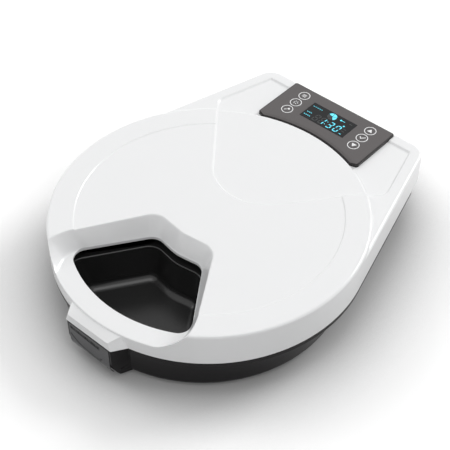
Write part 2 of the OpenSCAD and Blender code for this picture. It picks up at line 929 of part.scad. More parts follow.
module battery_cells() {
    pole_h = 1.2;
    pole_r = 2.7;
    color(cell_grey)
        for (x = [-cell_x, cell_x], y = cell_rows)
            translate([x - cell_len / 2, y, cells_z])
                rotate([0, 90, 0]) {
                    cylinder(cell_len - pole_h, r = cell_r, $fn = 48);
                    translate([0, 0, cell_len - pole_h - eps]) cylinder(pole_h, r = pole_r, $fn = 32);
                }
}

// Contact plate with a conical spring, turned as one piece with a groove between its coils
module battery_contact(length) {
    plate_t = 0.5;
    plate_half = 5;
    coil_r = [4.2, 2.6];
    coils = 3;
    step = (length - plate_t) / coils;
    translate([0, -plate_half, -plate_half]) cube([plate_t, 2 * plate_half, 2 * plate_half]);
    rotate([0, 90, 0])
        rotate_extrude($fn = 32)
            polygon(concat(
                [[0, 0]],
                [for (k = [0:coils - 1], e = [0.25, 0.75])
                    [between(coil_r, (k + e) / coils) - (e > 0.5 ? 0.9 : 0), plate_t + step * (k + e)]],
                [[coil_r[1], length], [0, length]]
            ));
}

module battery_contacts() {
    length = door_half - cell_x - cell_len / 2 - seat_gap;
    color(steel)
        for (side = [-1, 1], y = cell_rows)
            translate([side * door_half, y, cells_z]) mirror([side > 0 ? 1 : 0, 0, 0]) battery_contact(length);
}

module battery_door() {
    color(black)
        intersection() {
            base_moulding();
            door_zone(slide_gap);
        }
}

module bay_cover() {
    color(charcoal)
        slab(bay_z, bay_z + bay_t)
            difference() {
                polygon(base_plan(bay_z, base_wall + 2 * slide_gap));
                circle(well_r, $fn = 96);
                translate([-far / 2, bay_front_y - far]) square([far, far]);
                for (p = bay_holes) translate(p) circle(screw_r + 0.3, $fn = 24);
            }
}

module bay_screws() {
    shank = 6;
    color(steel)
        for (p = bay_holes)
            translate([p.x, p.y, bay_z + bay_t]) {
                cylinder(1.5, r = 2.6, $fn = 32);
                translate([0, 0, -shank]) cylinder(shank + eps, r = screw_r, $fn = 24);
            }
}

module contact_pins() {
    color(brass)
        for (x = [-6, 6])
            translate([x, keys_y, bay_z + bay_t]) {
                cylinder(base_top - bay_z - bay_t, r = 1.2, $fn = 32);
                cylinder(2.5, r = 2.2, $fn = 32);
            }
}

module hinge_pins() {
    pin_len = knuckle_w + 2 * lug_w + 2 * slide_gap;
    color(steel)
        for (side = [-1, 1])
            translate([side * hinge_x - pin_len / 2, hinge_y, hinge_z])
                rotate([0, 90, 0]) cylinder(pin_len, r = pin_r, $fn = 48);
}

module latch_pin() {
    pin_len = 2 * (flap_half + slide_gap + cheek_w) - 1;
    color(steel)
        translate([-pin_len / 2, latch_y, latch_z]) rotate([0, 90, 0]) cylinder(pin_len, r = pin_r, $fn = 48);
}

// Torsion spring around the latch pin, turned as one piece with grooves between its coils
module latch_spring() {
    half = 4;
    coils = 8;
    step = 2 * half / coils;
    inner = pin_r + 0.1;
    color(steel)
        translate([-half, latch_y, latch_z])
            rotate([0, 90, 0])
                rotate_extrude($fn = 32)
                    polygon(concat(
                        [[inner, 0]],
                        [for (k = [0:coils - 1], e = [0.2, 0.5, 0.8]) [inner + (e == 0.5 ? 1 : 0.6), step * (k + e)]],
                        [[inner, 2 * half]]
                    ));
}

module latch_flap() {
    levels = [flap_top, housing_turn_z, 20, 14, flap_low_z];
    rib_h = 4.5;
    rib_pitch = 2.4;
    rib_n = 16;
    arm_h = 4;
    color(charcoal)
        difference() {
            union() {
                translate([-flap_half, 0, 0])
                    rotate([90, 0, 90])
                        linear_extrude(2 * flap_half)
                            polygon(concat(
                                [for (z = levels) [-housing_front(z), z]],
                                [for (i = [len(levels) - 1:-1:0]) [-housing_front(levels[i]) + flap_t, levels[i]]]
                            ));
                translate([-flap_half, latch_y, latch_z])
                    rotate([0, 90, 0]) cylinder(2 * flap_half, r = ear_r, $fn = 48);
                translate([-flap_half, -housing_front(latch_z) + 1, latch_z - arm_h / 2])
                    cube([2 * flap_half, housing_front(latch_z) + latch_y - 1, arm_h]);
                translate([-flap_half + 8, flap_face_y + flap_t - eps, flap_top - 3])
                    cube([2 * flap_half - 16, ledge, 1.6]);
                for (k = [0:rib_n])
                    translate([(k - rib_n / 2) * rib_pitch - 0.5, flap_face_y - 0.4, flap_top - 1.2 - rib_h])
                        cube([1, 0.4 + eps, rib_h]);
            }
            translate([-far / 2, latch_y, latch_z])
                rotate([0, 90, 0]) cylinder(far, r = pin_r + run_gap, $fn = 48);
            translate([-5.5, latch_y - 5, latch_z - 5]) cube([11, 10, 10]);
        }
}

// Drive and food tray

module drive_spindle() {
    color(steel)
        union() {
            slab(floor_z + seat_gap, housing_top + bush_flange + seat_gap) circle(spindle_r, $fn = 48);
            slab(housing_top + bush_flange + seat_gap - eps, head_top)
                circle(head_r, $fn = 6);
        }
}

function turned(r, a) = [r * cos(a), r * sin(a)];
function involute_angle(rb, r) = let (a = acos(min(1, rb / r))) tan(a) * 180 / PI - a;

// Involute outline with a little backlash
function gear_outline(teeth, backlash) =
    let (
        rp = gear_module * teeth / 2,
        rb = rp * cos(20),
        ra = rp + gear_module,
        rf = rp - 1.25 * gear_module,
        low = max(rb, rf),
        radii = [low, (low + ra) / 2, ra],
        slack = backlash / rp * 90 / PI,
        half = [for (r = radii) 90 / teeth - slack + involute_angle(rb, rp) - involute_angle(rb, r)]
    )
    [for (k = [0:teeth - 1]) each concat(
        [turned(rf, 360 * k / teeth - half[0])],
        [for (i = [0:2]) turned(radii[i], 360 * k / teeth - half[i])],
        [for (i = [2:-1:0]) turned(radii[i], 360 * k / teeth + half[i])],
        [turned(rf, 360 * k / teeth + half[0])]
    )];

module drive_gear() {
    hub_r = 7;
    color(nylon)
        difference() {
            union() {
                slab(gear_z, gear_z + gear_width) polygon(gear_outline(gear_teeth, 0.12));
                slab(cam_z + cam_t, gear_z + gear_width + 3) circle(hub_r, $fn = 48);
            }
            cylinder(far, r = spindle_r + 0.02, $fn = 48);
        }
}

module motor_pinion() {
    color(brass)
        translate([0, shaft_gap, gear_z])
            difference() {
                rotate(180 / pinion_teeth)
                    linear_extrude(gear_width) polygon(gear_outline(pinion_teeth, 0.12));
                translate([0, 0, -1]) cylinder(far, r = 1.5 + run_gap, $fn = 32);
            }
}

// Disc with one notch for each meal, read by the index switch
module index_cam() {
    notch = 2;
    color(nylon)
        slab(cam_z - 2.8, cam_z + cam_t)
            difference() {
                circle(cam_r, $fn = 96);
                circle(spindle_r + 0.02, $fn = 48);
                for (k = [1:meals]) rotate(360 / meals * k + 36) translate([cam_r, 0]) circle(notch, $fn = 24);
            }
}

module meal_pocket(grow, top) {
    low = tray_bottom + tray_wall - grow;
    r = 9 + grow;
    intersection() {
        rotate_extrude($fn = 96)
            polygon(rounded([[meal_inner_r - 6 - grow, top], [meal_inner_r + 6 - grow, low],
                [meal_outer_r - 13 + grow, low], [meal_outer_r + grow, top]], [0, r, r, 0], 6));
        slab(low - 1, top)
            polygon(slice_plan(meal_inner_r - grow, -meal_inner_r + bump_rise + grow, 15 + grow, meal_angle, grow,
                meal_outer_r + 2 + grow, 14 + grow));
    }
}

module food_tray() {
    bead = 1.6;
    color(black)
        difference() {
            union() {
                slab(tray_top - tray_wall, tray_top) circle(tray_r, $fn = 96);
                translate([0, 0, tray_top - bead])
                    rotate_extrude($fn = 96) translate([tray_r - bead, 0]) circle(bead, $fn = 24);
                for (k = [0:meals - 1]) rotate(360 / meals * k) meal_pocket(tray_wall, tray_top);
                slab(housing_top + bush_flange + 1, tray_top - 0.5) circle(head_r + 3, $fn = 48);
            }
            for (k = [0:meals - 1]) rotate(360 / meals * k) meal_pocket(0, tray_top + 0.5);
            slab(housing_top, head_top + seat_gap) circle(head_r + 0.15, $fn = 6);
        }
}

// The whole feeder, with its origin under the middle of its bounding box
module placed() {
    translate([0, -origin_y, 0]) children();
}

placed() base_tub();
placed() rubber_feet();
placed() drive_housing();
placed() housing_screws();
placed() gear_motor();
placed() spindle_bushes();
placed() index_switch();
placed() battery_box();
placed() battery_cells();
placed() battery_contacts();
placed() bay_cover();
placed() bay_screws();
placed() contact_pins();
placed() hinge_pins();
placed() latch_pin();
placed() latch_spring();
placed() drive_spindle();
placed() drive_gear();
placed() index_cam();
placed() food_tray();
placed() motor_pinion();
placed() cover_shell();
placed() cover_hinges();
placed() hinge_screws();
placed() cover_catch();
placed() control_panel();
placed() display_window();
placed() lcd_module();
placed() circuit_board();
placed() board_screws();
placed() tact_switches();
placed() contact_block();
placed() key(-key_half, 1);  // mode_key
placed() key(-key_half, 0);  // set_key
placed() key(-key_half, -1);  // view_key
placed() key(key_half, 1);  // up_key
placed() key(key_half, 0);  // ok_key
placed() key(key_half, -1);  // down_key
placed() latch_flap();
placed() battery_door();
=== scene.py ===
"""Looks of a timed pet feeder with a rotating tray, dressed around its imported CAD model.

Shapes are worked out in millimetres about the tray's axis, with the front at -Y and heights
from the table, and they go into the frame's metres when a piece is made.
"""

from __future__ import annotations

import json
import logging
import math
from collections.abc import Sequence
from dataclasses import dataclass, field
from enum import Enum

import bmesh
import bpy
import numpy as np
from mathutils import Matrix, Vector
from mathutils.geometry import delaunay_2d_cdt

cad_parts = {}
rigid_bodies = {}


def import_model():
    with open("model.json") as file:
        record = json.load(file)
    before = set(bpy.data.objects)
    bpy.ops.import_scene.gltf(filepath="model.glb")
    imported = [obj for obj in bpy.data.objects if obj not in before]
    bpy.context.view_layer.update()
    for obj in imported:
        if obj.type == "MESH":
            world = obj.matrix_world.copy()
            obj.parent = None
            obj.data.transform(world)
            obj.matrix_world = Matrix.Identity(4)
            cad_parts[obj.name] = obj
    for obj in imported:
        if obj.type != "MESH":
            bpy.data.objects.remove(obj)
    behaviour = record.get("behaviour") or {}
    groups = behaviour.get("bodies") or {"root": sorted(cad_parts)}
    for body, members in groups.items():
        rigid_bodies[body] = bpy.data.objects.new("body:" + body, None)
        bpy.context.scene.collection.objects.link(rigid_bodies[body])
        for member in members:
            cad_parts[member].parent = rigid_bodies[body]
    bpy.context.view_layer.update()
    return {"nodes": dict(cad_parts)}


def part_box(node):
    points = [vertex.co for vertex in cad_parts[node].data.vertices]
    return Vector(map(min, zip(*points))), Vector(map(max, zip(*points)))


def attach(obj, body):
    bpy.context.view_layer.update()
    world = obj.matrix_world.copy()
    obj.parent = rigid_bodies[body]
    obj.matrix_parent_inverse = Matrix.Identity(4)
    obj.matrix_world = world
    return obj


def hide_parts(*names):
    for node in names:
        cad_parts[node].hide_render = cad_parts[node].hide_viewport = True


for leftover in list(bpy.data.objects):
    bpy.data.objects.remove(leftover)
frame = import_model()

LOG = logging.getLogger("feeder")
MM = 0.001
TRAY_AXIS_Y = sum(corner.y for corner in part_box("food_tray")) / 2
WELD = 2e-6
QUARTER = np.radians(np.linspace(0, 90, 7))
NOISE_RANGE = (0.3, 0.7)

Socket, Node, Mesh, Piece = bpy.types.NodeSocket, bpy.types.Node, bpy.types.Mesh, bpy.types.Object
Points = np.ndarray
Faces = list[tuple[int, ...]]
Spot = Sequence[float]
Line = tuple[Points, bool]


class Body(Enum):
    """The CAD bodies that pieces ride on."""

    BASE = "base"
    TRAY = "tray"
    PINION = "pinion"
    COVER = "cover"
    LATCH = "latch"
    DOOR = "door"


# Finishes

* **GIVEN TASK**
Within the listing above, locate the line containing "cad_parts[obj.name] = obj" and the line containing "NOISE_RANGE = (0.3, 0.7)". Reproduce those two lines and all lines between them exactly, with nothing added.

* **THE ANSWER**
            cad_parts[obj.name] = obj
    for obj in imported:
        if obj.type != "MESH":
            bpy.data.objects.remove(obj)
    behaviour = record.get("behaviour") or {}
    groups = behaviour.get("bodies") or {"root": sorted(cad_parts)}
    for body, members in groups.items():
        rigid_bodies[body] = bpy.data.objects.new("body:" + body, None)
        bpy.context.scene.collection.objects.link(rigid_bodies[body])
        for member in members:
            cad_parts[member].parent = rigid_bodies[body]
    bpy.context.view_layer.update()
    return {"nodes": dict(cad_parts)}


def part_box(node):
    points = [vertex.co for vertex in cad_parts[node].data.vertices]
    return Vector(map(min, zip(*points))), Vector(map(max, zip(*points)))


def attach(obj, body):
    bpy.context.view_layer.update()
    world = obj.matrix_world.copy()
    obj.parent = rigid_bodies[body]
    obj.matrix_parent_inverse = Matrix.Identity(4)
    obj.matrix_world = world
    return obj


def hide_parts(*names):
    for node in names:
        cad_parts[node].hide_render = cad_parts[node].hide_viewport = True


for leftover in list(bpy.data.objects):
    bpy.data.objects.remove(leftover)
frame = import_model()

LOG = logging.getLogger("feeder")
MM = 0.001
TRAY_AXIS_Y = sum(corner.y for corner in part_box("food_tray")) / 2
WELD = 2e-6
QUARTER = np.radians(np.linspace(0, 90, 7))
NOISE_RANGE = (0.3, 0.7)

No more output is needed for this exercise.